I should also state the by using the coax out to the uhf remote or tv2 the picture will go black and white quite often when watching live tv. Another happy tv experience brought to you by the good people at E*! LOL!


----------



## Kevin Brown (Sep 4, 2005)

I think your box might be dying.



> Now a hard reset sometimes is needed from time to time with new firmware updates. I learned that with my first 522.


I've had my 522 for almost 2 years now, and I never found this to be the case. (Maybe I got lucky and got a "good" one.)

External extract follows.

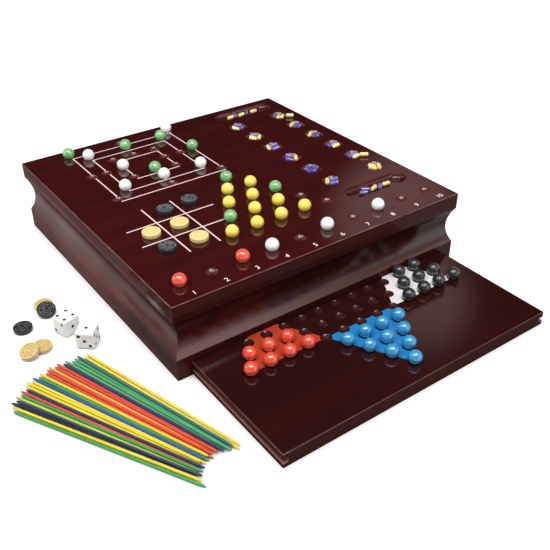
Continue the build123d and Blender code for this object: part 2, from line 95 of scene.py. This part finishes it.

I don't see much difference between 413 and 414. Haven't had the problems you talk about. Might just want to replace the box. That'll probably be an option when you do get a chance to talk to them.


----------



## 79MI (Jan 23, 2004)

I know I'm not the first to mention cooling, but it seemed like my 522 would be less and less stable after each software release, lots of lock ups and auto reboots.....then I decided to install a large pc cooling fan in the back of my entertainment center after I got a new audio tuner. The dvr is prob ~1.5 yrs old, haven't had hardly one lockup since I put the fan in about 4 months ago....could be coincidence, could be that I'll get home today to a dead dvr for saying anything... but I def recommend extra cooling if it's in an enclosure

oh, love all the latest additions to the 522, nice features that just make sense like being able to pause 'n swap......except for that supid new on demand crap. I honestly think I watch my recordings less now with the double press dvr button..lol yeah, that's lazy...


----------



## kf4omc (Apr 11, 2006)

My 625 did the3 same thing when I had it in the bedroom with a Tv set on top of it. THis set up didnt work out. With the TV on top of the box the box would heat up alot. Do you notice that you hear the cooling fan going at high speed all the time.. If you do then you box is getting too hot. Once I relocated the box and gave it good ventilation I never had a problem with it looking up. Try looking to see if anything is blocking the air vent.


----------



## Kevin Brown (Sep 4, 2005)

Ahhh! My 522 is on the top of my rack, open air on 4 of the 6 sides. I have another component stacked on top of it, but I have 1 inch spacers in between. Maybe all the new functionality causes them to run hotter, so air flow and cooling becomes more important.


----------



## DishDude22 (Mar 12, 2007)

dbs42 said:


> I tried getting through to E* but I do not have time to sit on hold and should not have to use a sick day to handle this problem.
> 
> D* is open 7 days a week should fall on one of your days off, right? If you call during the week/day it shouldn't be a long wait. If you work every day there is always night!
> 
> ...


----------



## EVAC41 (Jun 27, 2006)

What was included in the L414 update? IE - Fixes, New Features, ECT.. That is what version my 522 has right now and I see no problems as of this moment. The last update before L414 messed up my reciever really good. When I would hit the skip button it would sometimes go to the end of the movie or show and go back to the DVR menu. Then it would lock up all the time and do the nightly check that it does at 3:00 am but when it locked up it would do this 3:00am check at 1:30 in the afternoon or 8:00 at night. So they sent me a new 522 and told me the hard drive is failing.

Thanks
Shawn


----------



## robert koerner (Aug 20, 2005)

My 522 still malfunctions if I hit the 30 second skip multiple times. I've discovered that if I hit the skip, let it skip, and then hit skip again it does not malfunction--PITA since I was used to hitting the 30 second skip 8 times for some shows, and 6 times for others.


----------



## dbs42 (Feb 27, 2007)

The problem never went away and I sent the box back. A new one is here now and I await the time until another problem plagues me....


----------



## robert koerner (Aug 20, 2005)

Unlike the string of 510s I went through, I've only had one 522, for more than a year, which I've only had to unplug once to reset.

With the 510s, I did the hard reset weekly.

Bob


----------